If Current Trends Continue …Environmentalists Will Continue to Be Wrong!

In a changing world, it seems that at least one thing is certain: If current trends continue, environmentalist predictions about the future will continue to be wrong. Yet unfortunately, policymakers continue to heed their warnings, passing foolish regulations to ward off the “impending catastrophes.”

A new report issued by the World Wildlife Fund says that if current trends continue, the earth will be too small to sustain humanity. “Pressures on the earth’s natural systems are both predictable and dire,” according to the Living Planet Report 2006.

Environmentalists have been making such wrongheaded—anti-growth, anti-technology—predictions at least since Rachel Carson launched the movement with her 1962 book Silent Spring. There she warned of an impending cancer epidemic that would result unless we stopped using many manmade chemicals. It didn’t happen.

Paul Ehrlich warned in 1969 that American life expectancy could be reduced to only 42 years by the 1980s because of an epidemic of cancer caused by modern chemicals and pesticides. It didn’t happen.

In the 1970s Massachusetts Institute of Technology professors published the Limits to Growth in which they warned that—if policymakers didn’t limit growth—the world would run out of resources and suffer economic collapse. They even developed an elaborate computer model to prove their point. But it didn’t happen.

In the real world, resources increased and economies expanded—particularly in places that allowed the most economic freedom. In those places, human ingenuity produced wealth, discovered new resources, and developed technologies that improved human well-being.

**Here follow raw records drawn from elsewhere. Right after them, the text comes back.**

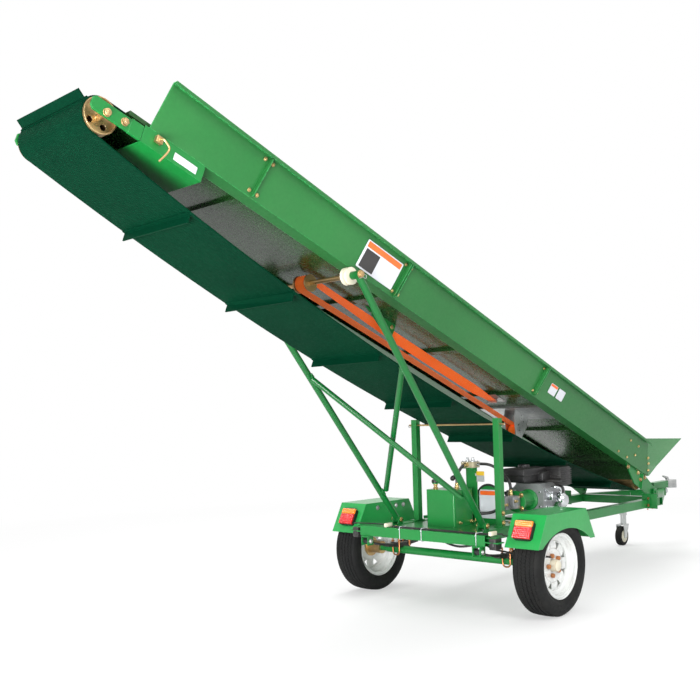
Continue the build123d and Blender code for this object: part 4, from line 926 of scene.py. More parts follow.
def make_rib_tree():
    """Bars across a path at an even pitch."""
    tree, start, end = tree_with("ribs_on_path", [("Pitch", "Float"), ("Rib Width", "Float"),
                                                  ("Rib Height", "Float"), ("Across", "Float"),
                                                  ("Finish", "Material")])
    curve = tree.nodes.new("GeometryNodeMeshToCurve")
    even = tree.nodes.new("GeometryNodeResampleCurve")
    even.mode = "LENGTH"
    tree.links.new(start.outputs["Points"], curve.inputs["Mesh"])
    tree.links.new(curve.outputs["Curve"], even.inputs["Curve"])
    tree.links.new(start.outputs["Pitch"], even.inputs["Length"])
    size = tree.nodes.new("ShaderNodeCombineXYZ")
    for socket, name in zip("XYZ", ("Rib Width", "Across", "Rib Height")):
        tree.links.new(start.outputs[name], size.inputs[socket])
    bar = tree.nodes.new("GeometryNodeMeshCube")
    tree.links.new(size.outputs["Vector"], bar.inputs["Size"])
    tangent = tree.nodes.new("GeometryNodeInputTangent")
    align = tree.nodes.new("FunctionNodeAlignRotationToVector")
    align.axis = "X"
    align.pivot_axis = "Y"
    tree.links.new(tangent.outputs["Tangent"], align.inputs["Vector"])
    copies = tree.nodes.new("GeometryNodeInstanceOnPoints")
    tree.links.new(even.outputs["Curve"], copies.inputs["Points"])
    tree.links.new(bar.outputs["Mesh"], copies.inputs["Instance"])
    tree.links.new(align.outputs["Rotation"], copies.inputs["Rotation"])
    realized(tree, start, end, copies.outputs["Instances"])
    return tree


RIBS = make_rib_tree()
print("trees:", RIBS.name)

# %% [markdown]
# The belt is two pieces, its carrying run with the wraps round both drums, and the slack run
# below. They are kept apart because only the slack run changes its shape: it draws in as the
# trough tilts. Each joins its plain node with its ribs. Faces that stand proud of the band are
# cleats, and faces that look sideways are its cut edges, so the finish is chosen face by face.

# %% The two runs of the belt
WRAP_STEPS = 20
SLACK_STEPS = 60


def ribbed_belt(name, node, path, outside):
    """A belt node with ribs on its face; cleats and edges get their own finishes."""
    line = bpy.data.meshes.new("path")
    line.from_pydata(path, [(k, k + 1) for k in range(len(path) - 1)], [])
    bars = bake_tree(RIBS, line, {"Pitch": RIB_PITCH, "Rib Width": RIB_SIZE[0],
                                  "Rib Height": 2 * RIB_SIZE[1], "Across": 2 * BELT_HALF - 0.006,
                                  "Finish": BELT_GREEN})
    made = merged_copy(node)
    for face in made.faces:
        centre = face.calc_center_median()
        if outside(centre) > CLEAT_FROM:
            face.material_index = 1
        elif abs(face.normal.y) > 0.9 and abs(centre.y) > BELT_HALF - EDGE_STRIP:
            face.material_index = 2
    made.from_mesh(bars)
    return settle(name, mesh_of(made), [BELT_GREEN, CLEAT_GREEN, BELT_EDGE], "trough",
                  replaced=(node,), slot="belt_green", crease=25)


def trough_place(point):
    """How far up the trough and how far off it a point lies."""
    away = point - trough(0, 0, 0)
    return away.dot(UP_TROUGH), away.dot(OFF_TROUGH)


def outside_carry(point):
    """Height of a point over the carrying run and the drums' wraps."""
    s, n = trough_place(point)
    if DRUM_SPAN[0] <= s <= DRUM_SPAN[1]:
        return n - DRUM_N - BELT_OUTER
    nearest = DRUM_SPAN[0] if s < DRUM_SPAN[0] else DRUM_SPAN[1]
    return math.hypot(s - nearest, n - DRUM_N) - BELT_OUTER


def outside_return(point):
    """Depth of a point under the slack run."""
    s, n = trough_place(point)
    return sag_drop(min(max(s, DRUM_SPAN[0]), DRUM_SPAN[1])) - n


wrap = [math.pi * k / WRAP_STEPS for k in range(WRAP_STEPS + 1)]
carry_path = [trough(drum + way * BELT_OUTER * math.sin(a), 0, DRUM_N + way * BELT_OUTER * math.cos(a))
              for drum, way in zip(DRUM_SPAN, (-1, 1)) for a in wrap]
return_path = [trough(DRUM_SPAN[0] + (DRUM_SPAN[1] - DRUM_SPAN[0]) * k / SLACK_STEPS, 0, 0)
               for k in range(SLACK_STEPS + 1)]
return_path = [p + sag_drop(trough_place(p)[0]) * OFF_TROUGH for p in return_path]
belt_top = ribbed_belt("belt_carrying_run", "belt_carry", carry_path, outside_carry)
belt_slack = ribbed_belt("belt_slack_run", "belt_return", return_path, outside_return)
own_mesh(belt_slack)
print("belt faces:", len(belt_top.data.polygons), len(belt_slack.data.polygons))

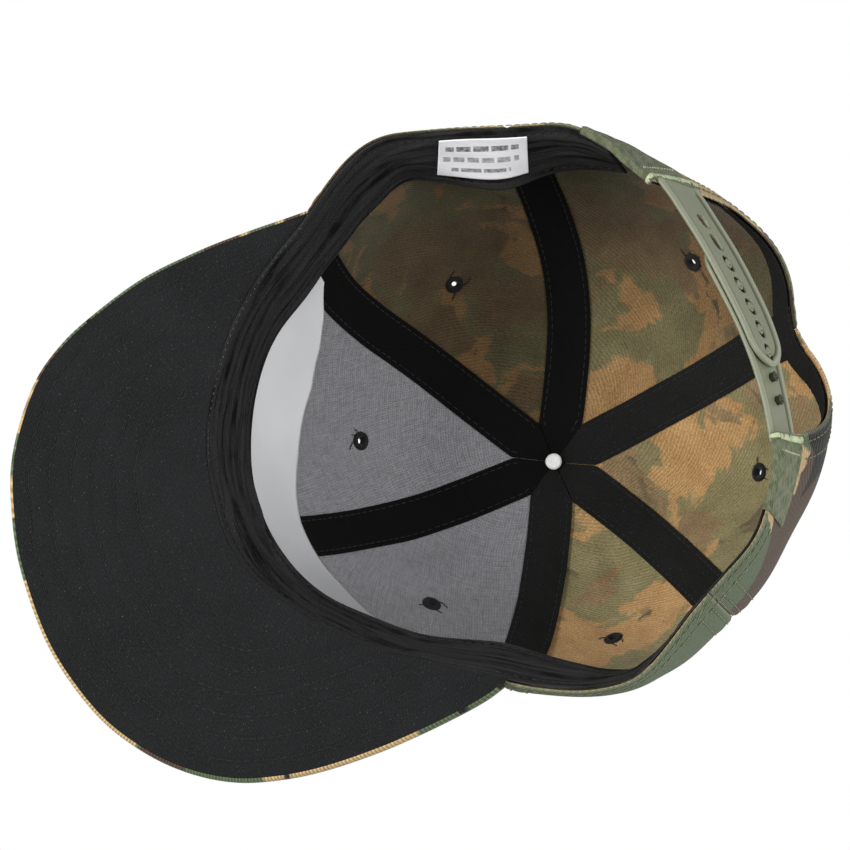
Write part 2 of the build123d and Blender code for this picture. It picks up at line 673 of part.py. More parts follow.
SL_T = (STRAP_SPLIT, STRAP_SPLIT + STRAP_T)
PG_T = (-STRAP_SPLIT - STRAP_T, -STRAP_SPLIT)
slotted = skin(clustered(strap_solid(0.004, SLOTTED_END, *SL_T)), 41, 5, *SL_T)
pegged = skin(clustered(strap_solid(0.996, PEGGED_END, *PG_T)), 41, 5, *PG_T)


def slot_tool(s):
    c = strap_at(s, SLOT_V, 0)
    n = strap_n(s, SLOT_V)
    x = strap_mid(s + 0.02, SLOT_V) - strap_mid(s - 0.02, SLOT_V)
    x /= np.linalg.norm(x)
    pl = Plane(origin=Vector(*map(float, c)), x_dir=Vector(*map(float, x)), z_dir=Vector(*map(float, n)))
    return pl * extrude(SlotOverall(SLOT_L, SLOT_H), amount=6, both=True)


def channel_tool():
    # shallow channel along the outer face, leaving a raised rim
    def fn(a, b, t):
        s = 0.02 + (SLOTTED_END - 0.045 - 0.02) * a
        L = (SLOTTED_END - 0.045 - s) * STRAP_LEN
        r = 20.4 / 2 - 3.4
        k = 0.66 if L >= r else 0.66 * math.sqrt(max(1 - ((r - L) / r) ** 2, 0.02))
        return strap_at(s, 0.5 + (b - 0.5) * k, t)
    return skin(clustered(fn), 31, 5, SL_T[1] - 0.45, SL_T[1] + 1.0)


slotted = slotted - channel_tool()
slotted = max(slotted.solids(), key=lambda q: q.volume)
for s in SLOT_S:
    slotted = slotted - slot_tool(s)
    slotted = max(slotted.solids(), key=lambda q: q.volume)
save(slotted, "snap_strap_slotted")
for s in PEG_S:
    c = strap_at(s, SLOT_V, PG_T[1] - 0.6)
    n = strap_n(s, SLOT_V)
    peg = axis_plane(c, n) * Cylinder(PEG_D / 2, PEG_H + 0.6, align=(Align.CENTER, Align.CENTER, Align.MIN))
    pegged = pegged.fuse(peg.solids()[0])
    pegged = max(pegged.solids(), key=lambda q: q.volume)
save(pegged, "snap_strap_pegged")
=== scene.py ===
# Six-panel woodland snapback cap: what the eye sees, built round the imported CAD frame. Metres, same frame.
import bpy
import math
import numpy as np
from mathutils import Matrix, Vector


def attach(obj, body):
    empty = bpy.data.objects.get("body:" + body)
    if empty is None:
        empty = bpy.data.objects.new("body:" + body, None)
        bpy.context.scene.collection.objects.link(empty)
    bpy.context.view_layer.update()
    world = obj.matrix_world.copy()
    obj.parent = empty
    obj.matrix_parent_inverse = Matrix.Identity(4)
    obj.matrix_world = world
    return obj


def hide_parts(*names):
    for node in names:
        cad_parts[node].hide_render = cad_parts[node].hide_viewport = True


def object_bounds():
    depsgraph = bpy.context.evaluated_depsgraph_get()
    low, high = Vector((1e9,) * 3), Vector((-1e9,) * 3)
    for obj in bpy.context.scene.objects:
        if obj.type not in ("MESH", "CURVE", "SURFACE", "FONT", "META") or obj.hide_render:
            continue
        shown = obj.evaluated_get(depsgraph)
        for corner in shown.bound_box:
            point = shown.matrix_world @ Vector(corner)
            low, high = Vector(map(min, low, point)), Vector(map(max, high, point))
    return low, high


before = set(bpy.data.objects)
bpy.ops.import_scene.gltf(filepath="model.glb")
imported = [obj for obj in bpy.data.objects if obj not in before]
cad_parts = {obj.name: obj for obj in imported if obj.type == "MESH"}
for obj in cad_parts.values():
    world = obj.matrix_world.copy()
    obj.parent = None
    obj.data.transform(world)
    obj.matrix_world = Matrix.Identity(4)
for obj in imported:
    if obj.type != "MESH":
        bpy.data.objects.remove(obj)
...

Unfortunately, growth has not been as great as possible because it’s limited by at least one thing—foolish anti-growth policies advocated by environmentalists. We could see greater growth were commerce not limited by government impediments to free-trade, bans on vital chemicals and other technologies, regulation on energy sources, and campaigns against agricultural biotechnology.

If any of the WWF dire predictions come true, it’s likely to be a result of their foolish anti-growth policies.